PT Kapuk Naga Indah mendapat jatah reklamasi lima pulau (pulau A, B. C, D, E) dengan luas 1.329 hektar sementara PT Muara Wisesa Samudera mendapat jatah rekalamasi pulau G dengan luas 161 hektar.
Izin pelaksanaan untuk PT Kapuk Naga Indah diterbitkan pada 2012 pada era Gubernur Fauzi Bowo, sedangkan izin pelaksanaan untuk PT Muara Wisesa Samudera diterbitkan oleh Gubernur Basuki Tjahaja Purnama pada Desember 2014.

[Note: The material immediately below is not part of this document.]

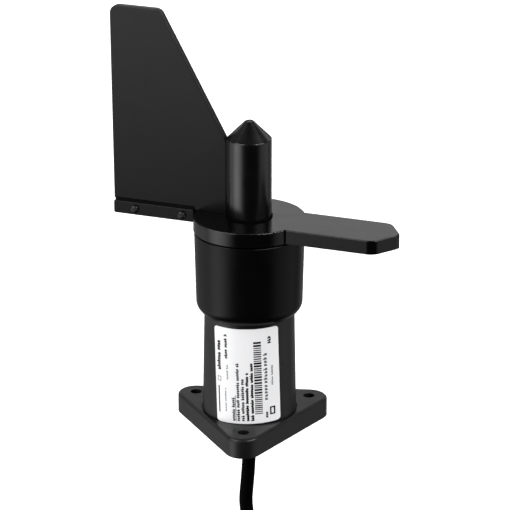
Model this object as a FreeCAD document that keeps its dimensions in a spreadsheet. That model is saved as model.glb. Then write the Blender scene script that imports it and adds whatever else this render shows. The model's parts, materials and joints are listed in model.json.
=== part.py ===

Dalam perkara ini, KPK menetapkan Presiden Direktur PT Agung Podomoro Arieswan Widjaja dan Personal Assistant PT APL Trinanda Prihantoro sebagai tersangka pemberi suap sebesar Rp2 miliar kepada Ketua Fraksi Partai Gerindra DPRD DKI Jakarta Mohamad Sanusi terkait pembahasan Raperda tentang Rencana Zonasi Wilayah Pesisir dan Pulau-Pulau Kecil Provinnsi DKI Jakarta Tahun 2015-2035 dan Raperda Tentang Rencana Tata Ruang Kawasan Strategis Pantai Utara Jakarta.
Dalam Operasi Tangkap Tangan (OTT) pada Kamis (31/3), KPK menemukan barang bukti uang senilai Rp1,14 miliar dari total Rp2 miliar yang sudah diberikan Ariesman meski belum diketahui total "commitment fee" yang diterimma Sanusi. Suap kepada Sanusi diberikan melalui Trinanda Prihantoro.
KPK pun telah mengirimkan surat cegah terhadap lima orang yaitu sekretaris direktur PT Agung Podomoro Land (APL) Berlian, karyawan PT APL Gerry Prasetya, Staf Khusus Gubernur DKI Jakarta Sunny Tanuwidjaya, Direktur Agung Sedayu Group Richard Halim Kusuma dan petinggi Agung Sedayu Group Sugianto Kusuma alias Aguan Sugianto.
Namun hingga saat ini belum diketahui apakah Sugianto juga ikut menyuap Sanusi atau anggota baleg DPRD lain karena KPK belum menetapkan tersangka lain.
KPK menyangkakan Sanusi berdasarkan sangkaan pasal 12 huruf a atau pasal 12 huruf b atau pasal 11 UU No 31 Tahun 1999 sebagaimana telah diubah dengan UU No 20 Tahun 2001 Tentang Pemberantasan Tindak Pidana Korupsi jo pasal 64 ayat 1 KUHP mengenai penyelenggara negara yang patut diduga menerima hadiah dengan ancaman hukuman maksimal 20 tahun penjara dan denda paling banyak Rp1 miliar.
Sedangkan kepada Ariesman Widjaja dan Trinanda Prihantoro disangkakan pasal 5 ayat 1 huruf a atau pasal 5 ayat 1 b atau pasal 13 UU No 31 Tahun 1999 sebagaimana telah diubah dengan UU No 20 Tahun 2001 Tentang Pemberantasan Tindak Pidana Korupsi jo pasal 55 ayat 1 ke-1 jo pasal 64 ayat 1 KUHP dengan ancaman pidana paling singkat 1 tahun dan lama 5 tahun ditambah denda paling sedikit Rp50 juta dan paling banyak Rp250 juta.